Information shown:
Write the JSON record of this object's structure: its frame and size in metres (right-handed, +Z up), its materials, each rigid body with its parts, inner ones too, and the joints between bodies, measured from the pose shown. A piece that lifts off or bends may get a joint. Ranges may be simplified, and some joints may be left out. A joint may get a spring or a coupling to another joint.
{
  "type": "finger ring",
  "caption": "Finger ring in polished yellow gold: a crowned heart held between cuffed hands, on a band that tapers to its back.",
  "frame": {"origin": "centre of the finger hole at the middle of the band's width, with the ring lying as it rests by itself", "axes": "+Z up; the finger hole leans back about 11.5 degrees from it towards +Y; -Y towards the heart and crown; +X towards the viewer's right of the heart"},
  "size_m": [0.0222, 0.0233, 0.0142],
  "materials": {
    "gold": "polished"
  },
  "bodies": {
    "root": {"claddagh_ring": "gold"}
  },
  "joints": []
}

---

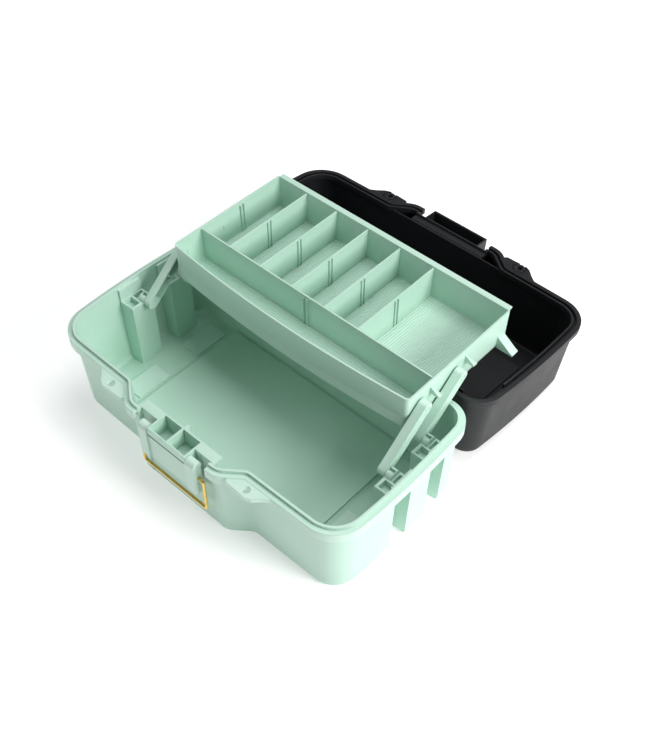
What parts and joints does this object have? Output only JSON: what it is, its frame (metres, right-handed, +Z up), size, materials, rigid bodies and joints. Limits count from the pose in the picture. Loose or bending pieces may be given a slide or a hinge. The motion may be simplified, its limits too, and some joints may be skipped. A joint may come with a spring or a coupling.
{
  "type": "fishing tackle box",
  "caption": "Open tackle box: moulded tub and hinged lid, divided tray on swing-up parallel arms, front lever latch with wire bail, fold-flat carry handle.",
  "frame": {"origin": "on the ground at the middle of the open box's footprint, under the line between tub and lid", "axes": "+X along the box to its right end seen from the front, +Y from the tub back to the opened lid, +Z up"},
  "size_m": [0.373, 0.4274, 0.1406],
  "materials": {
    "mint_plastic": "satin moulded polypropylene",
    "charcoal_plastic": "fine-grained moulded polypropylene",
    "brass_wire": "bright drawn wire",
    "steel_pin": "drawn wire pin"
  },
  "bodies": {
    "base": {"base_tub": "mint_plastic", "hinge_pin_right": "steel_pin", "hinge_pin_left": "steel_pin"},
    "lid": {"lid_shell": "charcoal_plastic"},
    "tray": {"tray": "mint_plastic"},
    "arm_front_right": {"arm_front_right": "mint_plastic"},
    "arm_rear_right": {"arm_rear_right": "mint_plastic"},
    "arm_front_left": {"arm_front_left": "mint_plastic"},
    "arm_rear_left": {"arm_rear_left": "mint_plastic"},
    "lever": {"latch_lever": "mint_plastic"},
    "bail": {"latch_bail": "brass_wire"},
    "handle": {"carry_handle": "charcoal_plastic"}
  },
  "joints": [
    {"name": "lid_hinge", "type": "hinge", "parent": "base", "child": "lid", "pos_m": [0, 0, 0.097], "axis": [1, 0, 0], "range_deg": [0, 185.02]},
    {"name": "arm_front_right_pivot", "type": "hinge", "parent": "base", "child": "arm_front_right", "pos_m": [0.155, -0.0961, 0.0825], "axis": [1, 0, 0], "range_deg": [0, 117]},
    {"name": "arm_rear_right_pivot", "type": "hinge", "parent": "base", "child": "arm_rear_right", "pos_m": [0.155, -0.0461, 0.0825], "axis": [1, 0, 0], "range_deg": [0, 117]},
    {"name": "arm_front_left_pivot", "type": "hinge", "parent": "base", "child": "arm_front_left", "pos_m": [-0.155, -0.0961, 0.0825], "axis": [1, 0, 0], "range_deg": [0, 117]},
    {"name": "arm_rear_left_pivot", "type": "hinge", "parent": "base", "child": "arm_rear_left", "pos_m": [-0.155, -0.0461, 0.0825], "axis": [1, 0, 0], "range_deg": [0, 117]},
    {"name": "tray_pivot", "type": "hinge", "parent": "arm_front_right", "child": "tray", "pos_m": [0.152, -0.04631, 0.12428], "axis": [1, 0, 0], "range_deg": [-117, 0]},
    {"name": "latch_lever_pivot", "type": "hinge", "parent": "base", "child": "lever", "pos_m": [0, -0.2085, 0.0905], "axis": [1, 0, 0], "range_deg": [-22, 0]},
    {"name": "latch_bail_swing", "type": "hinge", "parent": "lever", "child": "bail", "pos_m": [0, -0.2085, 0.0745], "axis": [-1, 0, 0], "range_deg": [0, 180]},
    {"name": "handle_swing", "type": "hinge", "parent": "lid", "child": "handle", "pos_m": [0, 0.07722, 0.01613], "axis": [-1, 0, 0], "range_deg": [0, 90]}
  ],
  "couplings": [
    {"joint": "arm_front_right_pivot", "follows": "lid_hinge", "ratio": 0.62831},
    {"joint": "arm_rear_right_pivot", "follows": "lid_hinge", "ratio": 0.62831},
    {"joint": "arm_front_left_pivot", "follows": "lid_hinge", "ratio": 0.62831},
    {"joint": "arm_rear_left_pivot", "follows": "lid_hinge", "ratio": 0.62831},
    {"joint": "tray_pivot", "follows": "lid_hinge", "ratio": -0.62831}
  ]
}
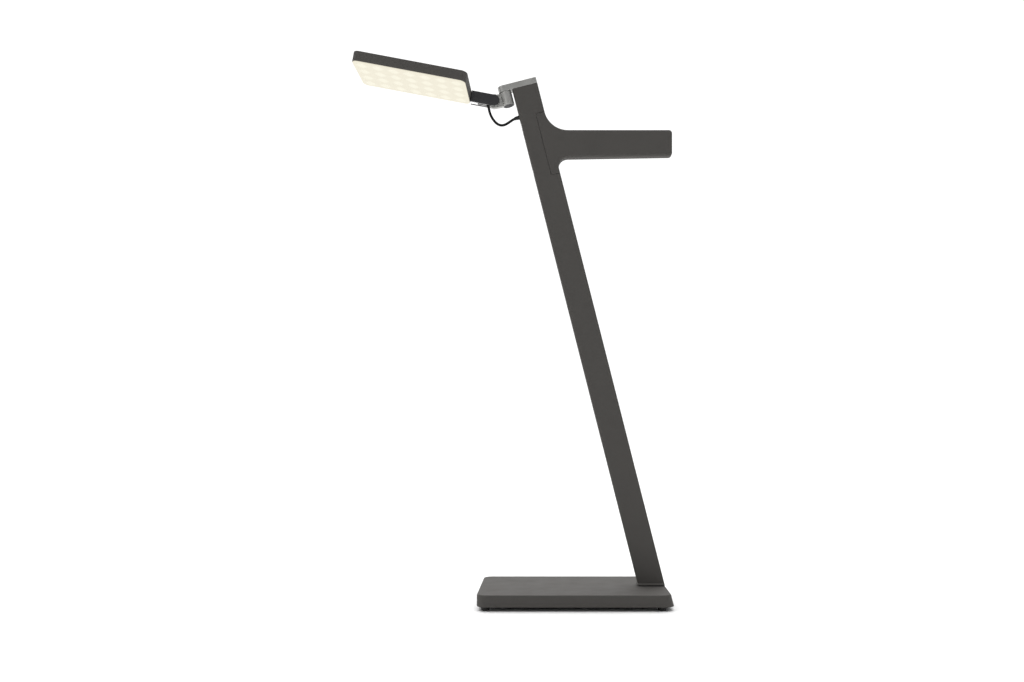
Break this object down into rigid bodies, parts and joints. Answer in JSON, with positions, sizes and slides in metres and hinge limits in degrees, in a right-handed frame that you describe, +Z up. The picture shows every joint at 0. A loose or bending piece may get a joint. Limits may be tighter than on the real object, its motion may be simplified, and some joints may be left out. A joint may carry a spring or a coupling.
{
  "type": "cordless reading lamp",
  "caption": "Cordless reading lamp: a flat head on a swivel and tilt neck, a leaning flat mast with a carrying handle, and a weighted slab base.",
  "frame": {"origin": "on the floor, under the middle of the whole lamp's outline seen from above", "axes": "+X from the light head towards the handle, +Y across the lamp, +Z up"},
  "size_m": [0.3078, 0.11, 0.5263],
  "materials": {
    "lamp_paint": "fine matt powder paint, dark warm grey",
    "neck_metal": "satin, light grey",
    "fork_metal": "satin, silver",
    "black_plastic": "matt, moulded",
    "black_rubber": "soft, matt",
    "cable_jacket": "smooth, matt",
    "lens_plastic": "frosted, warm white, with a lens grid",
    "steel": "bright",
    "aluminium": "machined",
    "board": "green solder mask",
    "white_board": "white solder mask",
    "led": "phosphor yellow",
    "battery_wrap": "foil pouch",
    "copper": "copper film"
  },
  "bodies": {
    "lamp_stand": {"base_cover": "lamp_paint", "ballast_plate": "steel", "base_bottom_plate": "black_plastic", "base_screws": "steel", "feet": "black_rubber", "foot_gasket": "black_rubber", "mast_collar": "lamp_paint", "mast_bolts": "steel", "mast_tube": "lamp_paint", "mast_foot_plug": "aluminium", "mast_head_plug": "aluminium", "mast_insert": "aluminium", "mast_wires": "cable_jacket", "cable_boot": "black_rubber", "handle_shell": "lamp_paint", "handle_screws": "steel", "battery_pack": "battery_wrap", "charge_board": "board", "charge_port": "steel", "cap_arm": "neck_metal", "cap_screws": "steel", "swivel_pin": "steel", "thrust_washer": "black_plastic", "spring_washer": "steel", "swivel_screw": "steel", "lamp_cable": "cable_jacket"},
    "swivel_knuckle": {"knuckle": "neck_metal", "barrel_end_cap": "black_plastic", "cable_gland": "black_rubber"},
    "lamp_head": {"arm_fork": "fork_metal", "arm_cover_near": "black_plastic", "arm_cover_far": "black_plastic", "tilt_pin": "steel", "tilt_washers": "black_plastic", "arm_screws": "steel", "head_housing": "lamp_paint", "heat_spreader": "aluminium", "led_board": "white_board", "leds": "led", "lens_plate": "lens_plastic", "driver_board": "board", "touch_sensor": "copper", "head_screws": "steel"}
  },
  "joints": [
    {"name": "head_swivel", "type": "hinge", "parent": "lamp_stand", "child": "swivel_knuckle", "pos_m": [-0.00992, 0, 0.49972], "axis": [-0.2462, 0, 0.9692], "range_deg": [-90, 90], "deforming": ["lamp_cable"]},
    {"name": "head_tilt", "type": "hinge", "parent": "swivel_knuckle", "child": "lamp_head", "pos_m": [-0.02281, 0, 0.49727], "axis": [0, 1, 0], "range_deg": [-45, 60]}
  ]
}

Written task:
Out of the records, collect only those lines that contain the string "bending".

Answer for the task:
What parts and joints does this object have? Output only JSON: what it is, its frame (metres, right-handed, +Z up), size, materials, rigid bodies and joints. Limits count from the pose in the picture. Loose or bending pieces may be given a slide or a hinge. The motion may be simplified, its limits too, and some joints may be skipped. A joint may come with a spring or a coupling.
Break this object down into rigid bodies, parts and joints. Answer in JSON, with positions, sizes and slides in metres and hinge limits in degrees, in a right-handed frame that you describe, +Z up. The picture shows every joint at 0. A loose or bending piece may get a joint. Limits may be tighter than on the real object, its motion may be simplified, and some joints may be left out. A joint may carry a spring or a coupling.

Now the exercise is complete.